Reservist Association of Deutsche Bundeswehr
- Abbreviation: VdRBw
- Formation: 22 January 1960; 66 years ago
- Legal status: Non-profit organization
- Purpose: represent the interests of the reservists
- Headquarters: Bonn, Berlin
- Region served: Germany
- Members: 115.000 (2019)
- Official language: German
- President: Bastian Ernst
- Vice-presidents: Ralph Edelhäußer Esra Limbacher Nana Baidoo Sascha Vugrin Albert Stumm Uwe Nerger Gerald Joswowitz Manfred Schreiber Sascha Rahn
- Treasurer: Michael Nebel
- Bundesgeschäftsführer: Christoph Max vom Hagen
- Main organ: Bundesdelegiertenversammlung
- Website: reservistenverband.de

= Reservist Association of Deutsche Bundeswehr =

Reservist Association of Deutsche Bundeswehr (German: Verband der Reservisten der Deutschen Bundeswehr e. V.) (VdRBw) is the organisation of voluntary reservists of the German armed forces Bundeswehr. Founded in 1960 it has about 115.000 members (2019). VdRBw works under the mandate of Deutscher Bundestag in the field of security policy, military training, and supplying of Bundeswehr and public relations. The President since april of 2026 is Bastian Ernst (CDU).
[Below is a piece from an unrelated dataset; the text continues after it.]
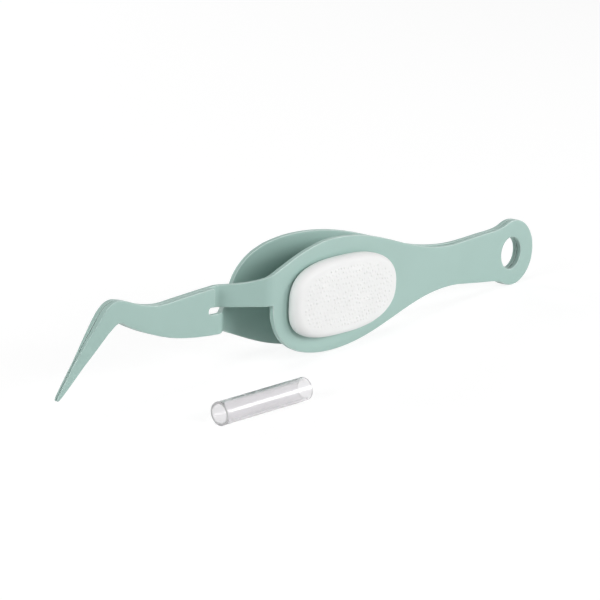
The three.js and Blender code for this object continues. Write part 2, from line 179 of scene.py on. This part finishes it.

Since March 2020, the reservist association has been supporting the Bundeswehr in the fight against the COVID-19 pandemic. According to information from the association's president Sensburg, many reservists have volunteered to help and support. Among the 115,000 members of the reservist association, more than 1,000 are involved in the medical service. By early April, more than 15,000 reservists had volunteered.